Deep Learning In Visual Speech Recognition: A Review Of Recent Developments And Performance Analysis
Main Article Content
Abstract
Visual Speech Recognition (VSR) is especially important in situations where acoustic signals are distorted, for example, in noisy environments or for people with hearing loss. This review aims at identifying the critical difficulty that arises from the visually similar phonemes or visemes which greatly affect the VSR. Visemes are other phonemes that are visually similar and hence pose a challenge when distinguishing them. We discuss the phoneme-viseme mapping and the effects of these similarities on VSR in low acoustic conditions. Different ways of improving VSR accuracy are described, such as data-oriented methods based on machine learning and deep learning algorithms, integration of vision with other sensory inputs, and context-based recognition systems that use linguistic context.
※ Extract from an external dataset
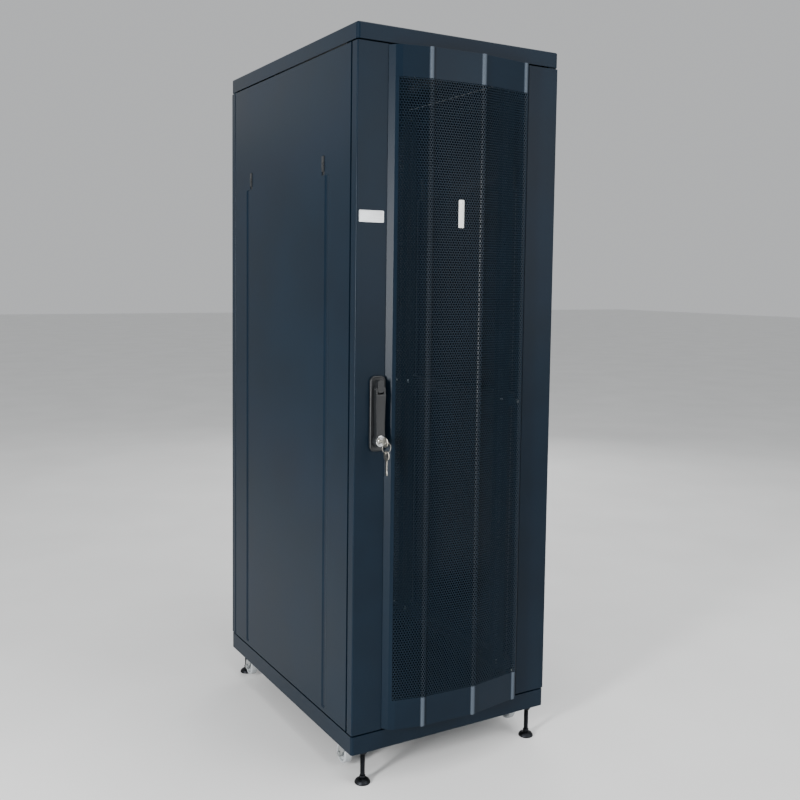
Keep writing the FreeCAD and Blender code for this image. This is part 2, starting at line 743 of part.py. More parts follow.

We also discuss the existing methods of VSR systems including LipNet and LipReading in the Wild (LRW) and their drawbacks in practical scenarios. Future directions are concerned with the possibility of using both visual and degraded acoustic signals, new NN structures, individual VSR systems, and enhancements of real-time signal processing. The purpose of this review is to give a clear picture of the existing literature on the difficulties and possibilities of improving VSR accuracy in a low acoustic environment so that better communication technologies can be developed.